The Great War of 1914-18
cannot be said to have impeded the city’s growth or its essential vitality. London has always been energetic and powerful enough to buttress itself against distress and disaster. Herbert Asquith heard a “distant roaring” on the final day of peace at the beginning of August 1914. He wrote that “War or anything that seems likely to lead to war is always popular with the London mob. You remember Sir R. Walpole’s remark, ‘Now they are ringing their bells; in a few weeks they’ll be wringing their hands.’” London was accustomed to violence and to latent savagery, not least in the manifestations of the mob, and for many the vision of chaos and destruction acted as a restorative. The inhabitants of a large city are always the most sanguineous. It is true, also, that London expanded during the years of war. Just as in earlier centuries it had killed more than it cared for, so in the present conflict it seemed to thrive upon slaughter. The city’s economy was fuelled by full employment, with so many of its young males detained elsewhere, and as a result the standard of living improved. Of course there were local hazards and difficulties. Building work was suspended, and at night the city was only partly illuminated by lamps which had been painted dark blue as a precaution against the raids of Zeppelin warships. Parks and squares were used as kitchen-gardens, while hotels became government offices or hostels. But there were more foreign restaurants and pâtisseries than ever, as a result of the presence of émigrés, while the dance halls and music halls were full. There was a loss of life in the capital-it is still not unusual to find plaques upon the walls of long-since renovated buildings, commemorating a Zeppelin raid upon the site-with approximately seven hundred killed in the four years of war. In contrast it has been estimated that almost 125,000 Londoners died in battle. Yet London is prodigal of life.The close of the war in November 1918 was greeted with scenes of revelry and enthusiasm which have always punctuated the city’s history. Stanley Weintraub has depicted the occasion in A Stillness Heard Around the World: The End of the Great War
. “The street was now a seething mass of humanity. Flags appeared as if by magic. Streams of men and women flowed from the Embankment … Almost before the last stroke of the clock had died away, the strict, war-straitened, regulated streets of London had become a triumphant pandemonium.” This is a description of the city stirring into life again, with the “streams” of its citizens like the blood once more racing through its arteries. Pedestrians “were dancing on the sidewalks” and vast crowds gathered in all the public places in order to experience that inchoate sense of collective feeling which is one aspect of urban identity on these occasions; the citizens do indeed become one body and one voice.
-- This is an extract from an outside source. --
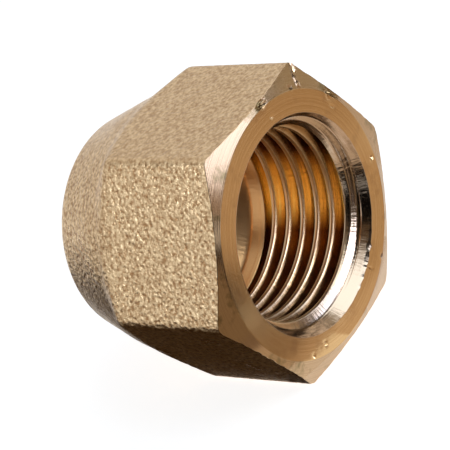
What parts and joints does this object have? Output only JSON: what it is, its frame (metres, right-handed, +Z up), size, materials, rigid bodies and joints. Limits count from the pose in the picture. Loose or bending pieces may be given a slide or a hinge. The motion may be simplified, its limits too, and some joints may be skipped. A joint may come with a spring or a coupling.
{
  "type": "union nut",
  "caption": "Forged brass union nut: hexagon with a tapered round collar, internal parallel pipe thread at one end, cone seat and plain tail hole at the other.",
  "frame": {"origin": "centre of the bottom of the bounding box: the middle of the hexagon flat that the nut lies on", "axes": "+Z up through the flats, the nut's axis along Y with the open threaded face towards -Y and the collar towards +Y, +X along two opposite corners"},
  "size_m": [0.0308, 0.0228, 0.027],
  "materials": {
    "brass": "shot-blasted forged outside, turned face, thread and seat"
  },
  "bodies": {
    "root": {"union_nut": "brass"}
  },
  "joints": []
}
George V drove “through waves of cheering crowds,” with the image of the sea once more invoking the strange impersonality and inexorability within this expression of mass emotion. Osbert Sitwell recollected that the last time he had seen such a crowd “was when it was cheering for its own death outside Buckingham Palace on the evening of August 4, 1914; most of the men who composed it were now dead.”Here the exultation comes very close to savagery, and a kind of barbaric triumph is let loose upon the streets of London. “The God of Herds” had taken over as the people “sometimes joining up, sometimes linking hands, dashed like the waves of the sea against the sides of Trafalgar Square.” The celebrations there would continue for three days without ceasing. Paradoxically there was a certain amount of violence and riot to celebrate this peace, while one observer described it “as a sort of wild orgy of pleasure: an almost brutal enjoyment. It was frightening. One felt that if there had been any Germans around, the women would have advanced upon them and torn them to pieces.” The same cruelty had of course been visible in the crowd’s delight at the beginning of the war. In one novel relating these events, James Hilton’s Random Harvest
, the scenes represent “a common earth touch-a warm bawdy link with the mobs of the past.” The frenzy spread in unexpected directions. There is the story of the famous parrot in the Cheshire Cheese Public House who with his beak “drew a hundred corks without stopping amid the din of Armistice Night 1918 and then fell down in a faint.” It may seem perverse to pay more attention to the celebrations of a few days in winter than to the whole course of a war, but in that shorter period the city became more intensely itself.